Dieter Kronegger http://www.kronegger.eu , IT-Rechtsexperte in Österreich, schätzt die Situation für Österreich ähnlich ein. "Jedenfalls kann man nur raten, bei Werbung mittels E-Mail sehr vorsichtig zu sein, da viele Empfänger recht sensibel darauf reagieren. Wer unerbetene Werbemails versendet, muss damit rechnen, schon nach relativ wenigen versandten Werbemails abgemahnt oder angezeigt zu werden", so Kronegger gegenüber pressetext. Der Umstand, dass der Mailversand von einem "Freund" ausgelöst wurde, ändert nichts daran, dass der Empfänger der Werbe-E-Mail keine Zustimmung dazu gegeben habe. "Man kann hier meines Erachtens auch schlecht argumentieren, dass solche E-Mails keine Direktwerbung wären", folgert Kronegger.

Eine sinnvolle Alternative wäre es laut Kronegger, dem Besucher der Website zu erleichtern, Produktinformationen oder einen direkten Link auf das Produkt in das eigene E-Mail-Programm des Versenders zu kopieren. "Dann kann der Besucher der Website die Informationen auf eigene Verantwortung einem Freund zusenden, und solche E-Mails werden vom Empfänger wohl auch eher als freundschaftliche Nachricht denn als lästiger Spam eingestuft", so Kronegger. Ein Freibrief für Unternehmer sei eine derartige Funktion jedoch nicht, warnt Keller. "Sobald diese E-Mail einen werblichen Charakter aufweist, ist die Problematik der unerwünschten Werbung weiterhin gegeben."

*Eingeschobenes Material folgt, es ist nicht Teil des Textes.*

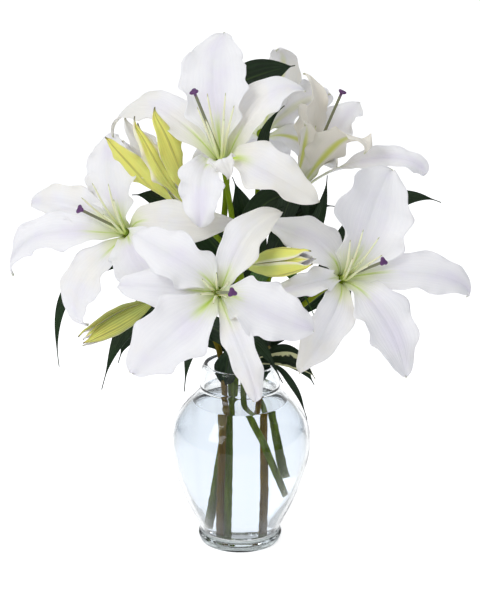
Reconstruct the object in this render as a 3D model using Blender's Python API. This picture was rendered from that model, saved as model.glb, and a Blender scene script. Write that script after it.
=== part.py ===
"""White lilies standing in a clear glass vase of water.

The frame is metres with +Z up. The origin is the middle of the vase's foot, on the surface that
the vase stands on, and the bouquet's front faces -Y. Tables of sizes are in millimetres.
"""

import math

import bmesh
import bpy
from mathutils import Vector

MM = 0.001
GAP = 0.3  # clearance between neighbouring pieces

# The vase, a clear glass urn with a collar and a thick foot.
VASE_HEIGHT = 200.0
BELLY_RADIUS = 75.8
GLASS = 4.0
FLOOR_TOP = 11.0
FLOOR_RADIUS = 36.0
WATER_LEVEL = 158.0
VASE_STEPS = 28
# The outside, down from the lip, as (radius, height).
VASE_OUTSIDE = (
    (38.0, VASE_HEIGHT),
    (40.5, 195.0),
    (43.0, 178.0),
    (42.5, 172.0),
    (49.5, 163.0),
    (61.9, 150.0),
    (73.0, 132.0),
    (BELLY_RADIUS, 112.0),
    (73.0, 90.0),
    (65.7, 66.0),
    (56.8, 43.0),
    (43.0, 13.5),
    (45.3, 7.0),
    (43.0, 0.0),
)

# The flowers.
TEPAL_THICKNESS = 1.0
TEPAL_ROWS = 7
TEPAL_COLUMNS = 2
WIDEST = 0.46  # where along its length a tepal is widest
PETAL_CLAW_RADIUS = 4.6
SEPAL_CLAW_RADIUS = 6.6
FILAMENT_RADIUS = 0.9
STYLE_RADIUS = 1.3
STIGMA_RADIUS = 3.0
OVARY_RADIUS = 3.4
RECEPTACLE_RADIUS = 7.0
PEDICEL_RADIUS = 2.7
STEM_RADIUS = 3.2
STAMENS = 6
STAMEN_LIFT = 62.0

# Each flower: where its tepals join, where it faces (degrees to the right of -Y and above level),
# how far its first tepal is turned about its axis, how wide its outer and inner whorls open at
# their claws, the tip of its pistil, the way that its stamens lean and the ring that they make
# (across, up and along the axis), and its six tepals in order round the axis. A tepal has the turns
# of its middle and its tip, its tip's reach from the axis and lift along it, the angle from the axis
# that its tip has curled to, and its half width.
FLOWERS = {
    "front_lily": {
        "base": (-22, -100, 308),
        "faces": (-3, 17),
        "turned": -5,
        "opens": (30, 22),
        "pistil": (19, 0, 93),
        "stamens": (1, 4, 15),
        "tepals": (
            ("petal_1", -18, -19, 106, 8, 130, 28),
            ("sepal_1", 64, 50, 105, 2, 135, 20),
            ("petal_2", 138, 145, 104, 14, 125, 25),
            ("sepal_2", 176, 176, 105, -4, 135, 19),
            ("petal_3", -135, -135, 120, 12, 125, 34),
            ("sepal_3", -65, -70, 118, 2, 150, 15),
        ),
    },
    "top_lily": {
        "base": (-18, -60, 431),
        "faces": (-10, 47),
        "turned": 95,
        "opens": (30, 22),
        "pistil": (-18, 20, 84),
        "stamens": (-1, 22, 18),
        "tepals": (
            ("petal_1", 99, 93, 131, 45, 110, 35),
            ("sepal_1", 147, 163, 130, -18, 172, 16),
            ("petal_2", -110, -103, 73, -18, 170, 17.5),
            ("sepal_2", -73, -66, 38, 24, 150, 8.5),
            ("petal_3", -25, -22, 112, -5, 130, 24),
            ("sepal_3", 50, 40, 108, 30, 125, 23),
        ),
    },
    "left_lily": {
        "base": (-116, -30, 351),
        "faces": (-25, 28),
        "turned": 93,
        "opens": (30, 22),
        "pistil": (-14, 2, 74),
        "stamens": (-6, 18, 18),
        "tepals": (
            ("petal_1", 105, 107, 108, 16, 118, 27.5),
            ("sepal_1", 163, 173, 108, 25, 120, 20),
            ("petal_2", -164, -150, 130, 20, 135, 20),
            ("sepal_2", -108, -102, 108, 0, 155, 23),
            ("petal_3", -42, -42, 95, 5, 140, 28),
            ("sepal_3", 9, 13, 127, 5, 130, 21),
        ),
    },
    "right_lily": {
        "base": (104, -50, 308),
        "faces": (20, 25),
        "turned": 60,
        "opens": (30, 22),
        "pistil": (12, 2, 76),
        "stamens": (4, 20, 18),
        "tepals": (
            ("petal_1", 67, 60, 122, 35, 115, 43),
            ("sepal_1", 131, 139, 98, -4, 135, 22),
            ("petal_2", -175, -175, 84, 1, 140, 13),
            ("sepal_2", -124, -125, 112, -4, 130, 22),
            ("petal_3", -64, -68, 122, 15, 125, 28),
            ("sepal_3", -7, -15, 133, 25, 145, 21),
        ),
    },
    "side_lily": {
        "base": (65, 40, 385),
        "faces": (75, 68),
        "turned": 85,
        "opens": (23, 17),
        "pistil": (8, 0, 104),
        "stamens": (0, 0, 14),
        "tepals": (
            ("petal_1", 70, 68, 50, 110, 60, 13),
            ("sepal_1", 143, 150, 51, 76, 70, 11),
            ("petal_2", -138, -130, 78, 74, 120, 16),
            ("sepal_2", -100, -86, 114, 56, 180, 15),
            ("petal_3", -26, -14, 52, 98, 60, 19),
            ("sepal_3", 30, 26, 84, 56, 130, 17),
        ),
    },
    "back_lily": {
        "base": (25, 95, 428),
        "faces": (172, 22),
        "turned": 38,
        "opens": (30, 22),
        "pistil": (4, 12, 84),
        "stamens": (0, 12, 18),
        "tepals": (
            ("petal_1", 42, 46, 92, 20, 135, 26),
            ("sepal_1", 108, 98, 104, 8, 140, 21),
            ("petal_2", 156, 154, 84, 24, 130, 26),
            ("sepal_2", 214, 212, 96, 8, 135, 20),
            ("petal_3", 272, 270, 104, 16, 130, 27),
            ("sepal_3", 330, 332, 96, 8, 135, 20),
        ),
    },
    "opening_lily": {
        "base": (-55, -30, 382),
        "faces": (-75, 52),
        "turned": -10,
        "opens": (20, 13),
        "tepals": (
            ("petal_1", 4, 32, 19, 110, -15, 9),
            ("sepal_1", 42, 46, 42, 107, 0, 11),
            ("petal_2", 110, 112, 10, 94, -15, 10),
            ("sepal_2", 170, 170, 30, 102, 0, 14),
            ("petal_3", -130, -130, 8, 90, -15, 9),
            ("sepal_3", -83, -76, 20, 112, 3, 11),
        ),
    },
}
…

Im wesentlichen gibt es in diesem Bereich in Österreich zwei rechtliche Sanktionen: Zum einen verbietet § 107 TKG 2003 unerbetene Nachrichten und Verstöße sind mit einer Verwaltungsstrafe bis zu 37.000 Euro bedroht. "Zum anderen hat sich die Unsitte entwickelt, dass manche Rechtsanwälte massenhaft Abmahnschreiben versenden oder klagen. Diese Klagen können einerseits darauf gestützt sein, dass der Kläger selbst die unerbetene Werbung erhalten hat und gestützt auf § 107 TKG 2003 auf Unterlassung klagt, andererseits kann der Kläger Wettbewerber des Werbenden sein und nach dem Gesetz gegen unlauteren Wettbewerb (UWG) auf Unterlassung klagen", so Kronegger abschließend gegenüber pressetext.